Given 2 half-cell rxn's and their potentials, balance the full cell and solve for ECell:
$$\ce{Fe^{3+} + e^{-} ->Fe^{2+}}; E=0.68V$$
$$\ce{Cr_2O_7^{2-}+14H^+ +6e^- -> 2Cr^{3-} + 7H_2O};E=1.33V$$
So I know that both these half-cells are Gaining electrons (Reduction), and in order to solve for the full cell I need to flip one. I flip Fe Cell to oxidation b/c it has a lower potential and adjust for number of electrons moving.

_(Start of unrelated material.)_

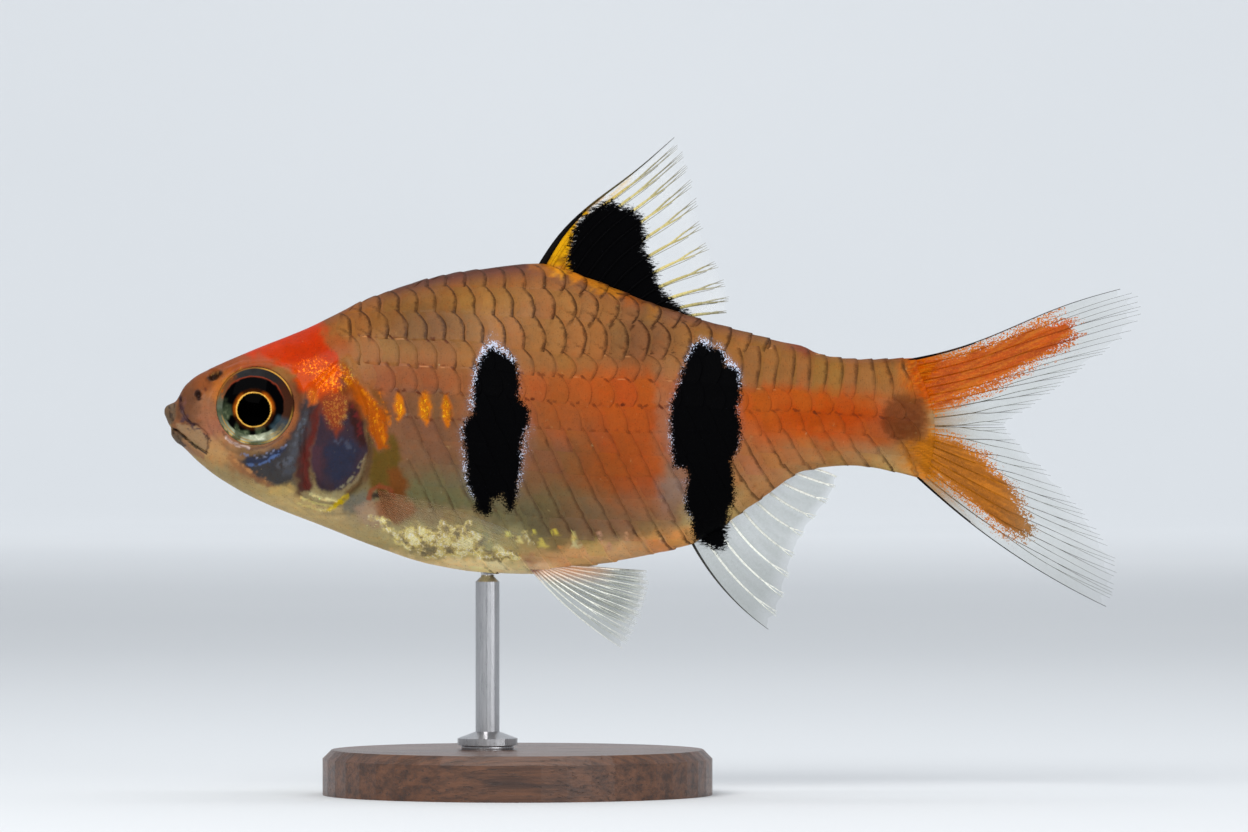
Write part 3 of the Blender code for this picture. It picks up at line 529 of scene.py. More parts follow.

To Calculate ECell: $E(Cr)-E(Fe)$ despite adjustment of mols.
So my full Cell is
$$\ce{6Fe^{2+}-> 6Fe^{3+} + 6e^{-}}$$
$$+$$
$$\ce{Cr_2O_7^{2-} +14H^+ +6e^- -> 2Cr^{3-} +7H_2O}$$
My question is, why is the formula to solve ECell: $E(Cr)-E(Fe)$ and NOT $E(Cr)-6*E(Fe)$?
I'm pretty sure that more electrons generally = more electricity, so why is it when I multiply the amount of electrons, I don't multiply my half cell E?